### Supplied material
════════

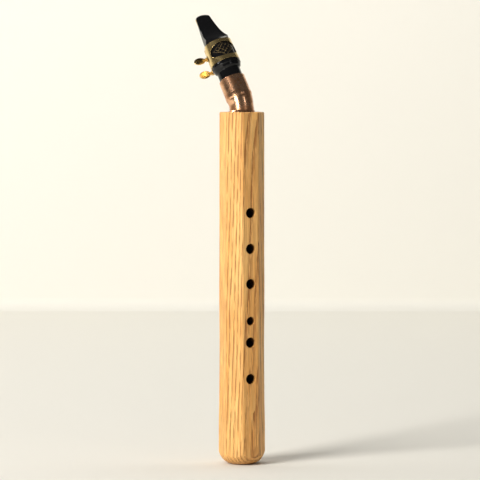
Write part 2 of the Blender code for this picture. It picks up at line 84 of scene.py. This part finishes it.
# Oak: the tree's middle lies behind and to the left of the bar and leans across it
PITH_FROM_AXIS = Vector((-0.027, 0.082, 0))
PITH_LEAN = (0.006, 0.022)
RING_WIDTH = 2.7 * MM
RING_DRIFT = 8 * MM
RING_WOBBLE = 1.5 * MM
PORE_DEPTH = 0.25 * MM
FOOT_DARK_TO = 8 * MM
FOOT_ROUNDING = 15.5 * MM
TOP_MARGIN = 1 * MM
HOLE_DARK_INSIDE = 14.5 * MM
HOLE_PALE_OUTSIDE = 18.4 * MM
OAK_GOLDEN = (0.95, 0.53, 0.165)
OAK_TAN = (0.85, 0.405, 0.10)
OAK_EARLY_WOOD = (0.64, 0.26, 0.055)
OAK_FIBRE = (0.99, 0.69, 0.29)
OAK_PORE = (0.33, 0.115, 0.022)
OAK_FOOT = (0.46, 0.20, 0.05)
OAK_HOLE_WALL = (0.030, 0.013, 0.005)

# Copper and brass
COPPER_CLEAN = (0.90, 0.52, 0.31)
COPPER_BROWN = (0.60, 0.29, 0.15)
COPPER_TARNISH = (0.40, 0.16, 0.07)
COPPER_LINE_DEPTH = 0.03 * MM
BRASS_PALE = (0.86, 0.65, 0.30)
BRASS_DEEP = (0.70, 0.49, 0.19)
BRASS_LINE_DEPTH = 0.008 * MM

# Mouthpiece: lengths along its axis start at the copper rim
PANEL_MIDDLE = 27 * MM
PANEL_REACH = 9.4 * MM
PANEL_SQUATNESS = 1.5  # the panel reaches this many times farther across than along
PANEL_CELL = 4.0 * MM
PANEL_LINE = 0.24 * MM
BORDER_GAP = 0.8 * MM
BORDER_LINE = 0.25 * MM
PANEL_FROM_AXIS = 5 * MM  # gilt shows only where the top side is farther out than this
EBONITE_BLACK = (0.004, 0.004, 0.0045)
EBONITE_SPECULAR = 0.35
GILT = (0.42, 0.30, 0.13)
RUBBED_DEPTH = 0.006 * MM

# Reed and corks
BARK_FADES = (40 * MM, 44 * MM)
CANE_PALE = (0.82, 0.62, 0.28)
CANE_DARK = (0.62, 0.42, 0.15)
CANE_BARK = (0.70, 0.52, 0.20)
CANE_FIBRE_DEPTH = 0.05 * MM
CORK_DARK = (0.55, 0.34, 0.17)
CORK_PALE = (0.74, 0.52, 0.31)
CORK_PIT = (0.25, 0.13, 0.06)
CORK_PIT_DEPTH = 0.2 * MM


# Materials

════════

### Problem details
From the first line above through the line that contains "OAK_HOLE_WALL = (0.030, 0.013, 0.005)", quote each line exactly. Output nothing more.

### Solution below
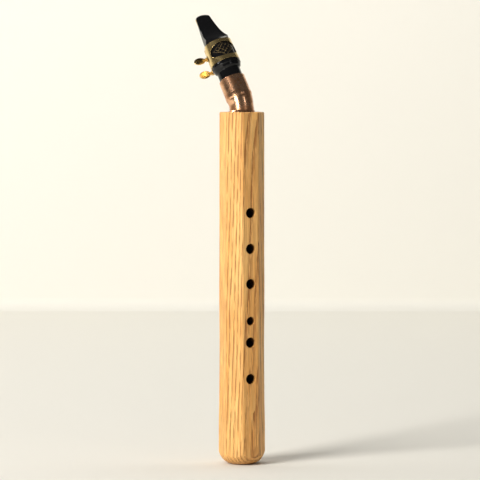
Write part 2 of the Blender code for this picture. It picks up at line 84 of scene.py. This part finishes it.
# Oak: the tree's middle lies behind and to the left of the bar and leans across it
PITH_FROM_AXIS = Vector((-0.027, 0.082, 0))
PITH_LEAN = (0.006, 0.022)
RING_WIDTH = 2.7 * MM
RING_DRIFT = 8 * MM
RING_WOBBLE = 1.5 * MM
PORE_DEPTH = 0.25 * MM
FOOT_DARK_TO = 8 * MM
FOOT_ROUNDING = 15.5 * MM
TOP_MARGIN = 1 * MM
HOLE_DARK_INSIDE = 14.5 * MM
HOLE_PALE_OUTSIDE = 18.4 * MM
OAK_GOLDEN = (0.95, 0.53, 0.165)
OAK_TAN = (0.85, 0.405, 0.10)
OAK_EARLY_WOOD = (0.64, 0.26, 0.055)
OAK_FIBRE = (0.99, 0.69, 0.29)
OAK_PORE = (0.33, 0.115, 0.022)
OAK_FOOT = (0.46, 0.20, 0.05)
OAK_HOLE_WALL = (0.030, 0.013, 0.005)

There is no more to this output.